Eastern Mennonite University students celebrate after the 100th Commencement ceremony on Sunday, May 5. The university conferred 540 graduate and undergraduate degrees. (Photo by Jon Styer)

DNR: EMU sends off 540 undergraduate, graduate students

After spending nearly all his life in school, Caleb Schrock-Hurst saw Sunday as a transition.

“It definitely feels like the end of an era,” the Harrisonburg native said before Eastern Mennonite University’s commencement. “It’s definitely a lot of changes. It’s definitely exciting and I think EMU has prepared us to find a way to participate in society.”

Leymah Gbowee MA ’07 receives the university’s first honorary doctorate. (Photo by Andrew Strack)

Schrock-Hurst joined 540 graduate and undergraduate students who received degrees during the school’s 100th commencement on Sunday.

 “The students graduating this year have a special place in EMU history,” University President Susan Schultz Huxman said.

As part of the centennial celebration, EMU awarded its first honorary doctorate to commencement speaker Leymah Gbowee.

Gbowee is a Nobel Peace Prize laureate who shared the 2011 award with two other women for their role in mobilizing women to help stop the Liberian civil war.

Gbowee, who received a master’s in conflict transformation from the school in 2007, focused on political strife throughout the world. She urged the graduates to stand up for justice.

“It doesn’t take long to walk up to someone and give them hope,” she said. “When issues are no longer trending and the hashtags are no longer hashing and the lights and camera are off — defend peace, defend justice and you can never go wrong.”

Graduate Alexa Weeks couldn’t put the flood of emotions running through her head into words, feeling “scattered” before receiving a degree in elementary education.

“It doesn’t feel like I’m supposed to be graduating,” said the Westmoreland County native. “I’m just kind of like I don’t know what to do. There’s just so many emotions.”

For biology major Kat Lehman, the day was “a little bittersweet” as she thought of her friends from the past four years.

“It’s a little exciting,” said Lehman of Dover, Ohio. “But it’s definitely just starting to feel real that everybody’s sort of headed off to new things at this point and it might be a long time before I see some of these folks who I’ve spent four years with.”

 Sarah Bailey, who received a master of divinity, told the graduates during the ceremony that Sunday was the culmination of all their hard work.

“Today we trade it all in for a piece of paper,” Bailey said. “But it’s more than just a fancy piece of paper with our name in calligraphy. … It’s a receipt of our experience here.”

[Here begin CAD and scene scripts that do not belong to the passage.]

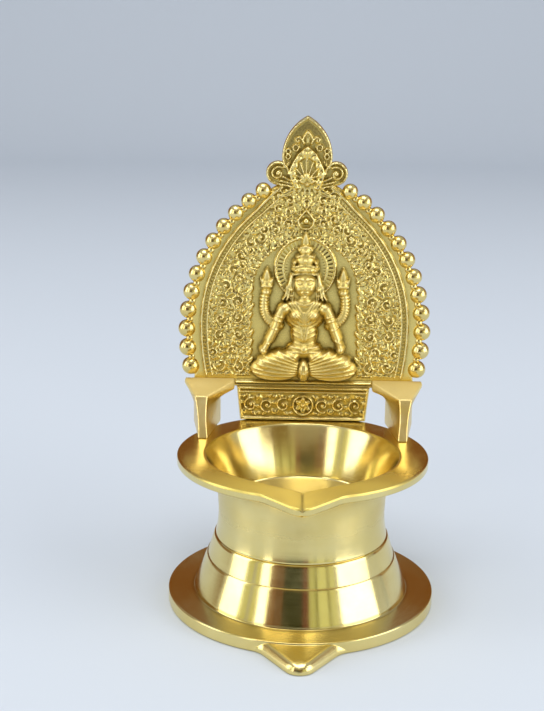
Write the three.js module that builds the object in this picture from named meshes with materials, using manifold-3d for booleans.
// A brass oil lamp for a shrine. A turned bowl with a pointed lip stands on a flared foot,
// and a cast arch plate with a seated figure rises behind it, held by two brackets.
// Sizes are in millimetres and +Z is up. The origin is under the middle of the lamp's
// bounding box, on the table, and the lip points along -Y.

import * as THREE from 'three';
import { mergeVertices } from 'three/addons/utils/BufferGeometryUtils.js';
import Module from 'manifold-3d';

const wasm = await Module();
wasm.setup();

// Foot
const footDiameter = 89.6;
const footFlangeThickness = 4.4;
const footEdgeChamfer = 0.7;
const footTipReach = 57.2;
const footTipRootWidth = 25.6;
const footTipNoseRadius = 5.2;
const footTipThickness = 3.9;
const footTipBevel = 1.8;
const footHollowDiameter = 63;
const flareDiameter = 71.8;
const flareRootFillet = 0.6;
const flareLineDiameter = 63.5;
const flareLineHeight = 16.2;
const flareTopDiameter = 58.6;
const flareHeight = 23.3;
const turnedStep = 0.4;

// Spigot that centres the bowl on the foot
const spigotDiameter = 49.4;
const spigotHeight = 3;
const spigotWall = 2.4;
const fitClearance = 0.3;

// Bowl
const rimDiameter = 83.4;
const rimHeight = 51.2;
const rimThickness = 2.7;
const rimEdgeChamfer = 0.4;
const mouthDiameter = 64.4;
const waistWall = 2.8;
const waistHeight = 32;
const skirtPullHeight = 27.2;
const waistFlare = 0.8;
const coveHeight = 10.3;
const coveInset = 8.3;
const coveSwell = 0.9;
const bowlFloorHeight = 33.3;
const bowlFloorDiameter = 50;
const bowlFloorThickness = 2.6;
const bowlFloorFillet = 1;
const bowlWallSag = 1.2;
const spoutReach = 50.9;
const spoutRootWidth = 25.4;
const spoutNoseRadius = 5;
const prowHeight = 9.5;
const prowReach = 41;
const prowWidth = 17;
const prowNoseRadius = 3;
const prowFootWidth = 8;
const prowFootDepth = 1.3;
const pointHold = 6;
const pointHoldTaper = 2.5;
const notchReach = 37.8;
const notchDepth = 11;
const notchFootScale = 0.8;

// Back plate
const plateInset = 6.2;
const plateThickness = 2.8;
const ledgeRise = 16.2;
const archRadius = 59.8;
const archCentreOffset = 19.2;
const archCentreRise = 16.1;
const panelTopWidth = 48.4;
const panelFootWidth = 45.2;
const corniceRise = 11.6;
const corniceHeight = 3.4;
const corniceRelief = 1.2;
const panelFrameWidth = 1.7;
const panelFrameRelief = 1.1;
const rosetteDiameter = 7.4;
const rosetteRelief = 1.6;
const earWidth = 78;

// Beads along the plate's edge, from the ledge upward
const beadCount = 12;
const firstBeadDiameter = 6.4;
const lastBeadDiameter = 5.5;
const beadGap = 0.58;
const beadOverhang = 0.95;
const beadForward = 0.7;
const linkDiameter = 2.6;

// Border rib, foliage band and niche
const borderRadius = 53.6;
const borderCentreOffset = 16.9;
const borderCentreRise = 18.4;
const borderWidth = 2.5;
const borderRelief = 0.9;
const foliageRelief = 1.1;
const nicheWidth = 38.6;
const nicheRise = 31.3;

// Leaf finial, side lobes and palmette
const leafWidth = 17.4;
const leafRise = 77.6;
const leafHeight = 14.3;
const leafFoot = 9;
const leafFootWidth = 14;
const leafRibWidth = 0.9;
const leafTipRib = 1.6;
const leafRibRelief = 0.8;
const lobeDiameter = 8.2;
const lobeSpread = 20;
const lobeRise = 72.4;
const lobeRibWidth = 1.1;
const palmetteWidth = 11.6;
const palmetteHeight = 13.4;
const palmetteRise = 74.3;
const palmetteRelief = 2.2;

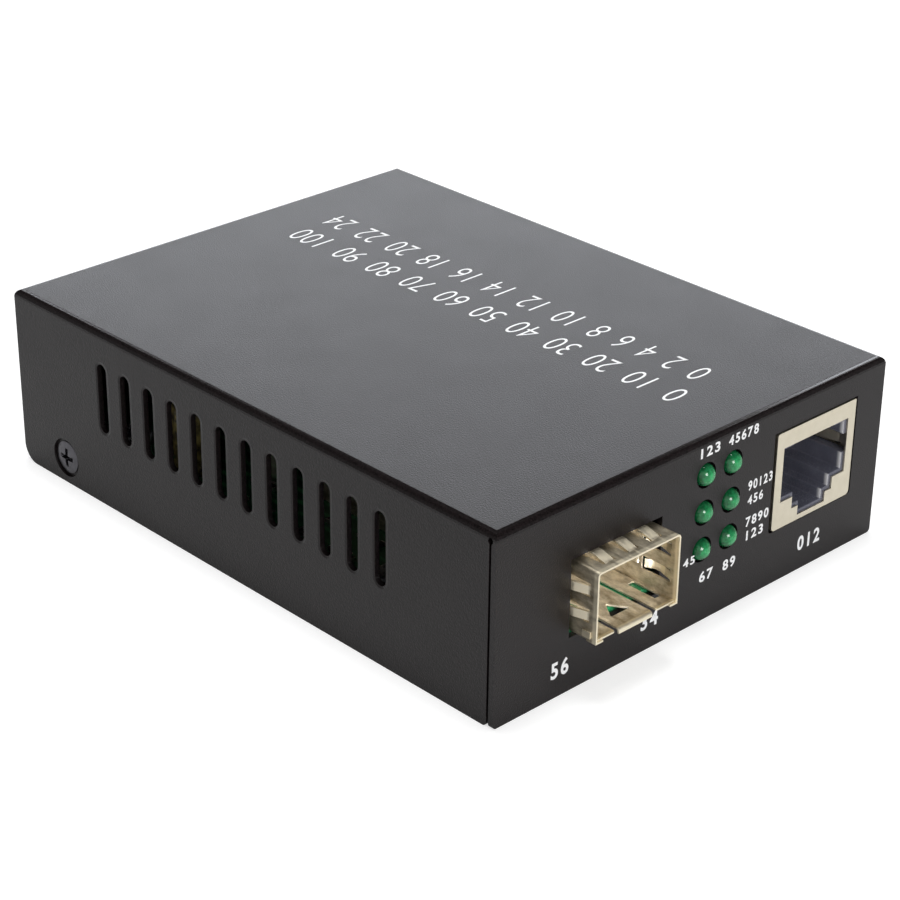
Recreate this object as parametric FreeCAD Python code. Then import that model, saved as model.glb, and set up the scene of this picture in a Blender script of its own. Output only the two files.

Although many graduates wanted to reflect on the past four years, that doesn’t mean they aren’t looking forward.

Lehman plans to attend medical school at Ohio State University while Schrock-Hurst will spend a year as an editor in a publishing house in Vietnam. Weeks will stay local as she takes a job as a third-grade teacher at Smithland Elementary School.

“We did it,” said Keyri Lopez-Godoy, who received a degree in elementary education. “We are on our way.”

This article is republished from the May 7, 2018, Daily News-Record.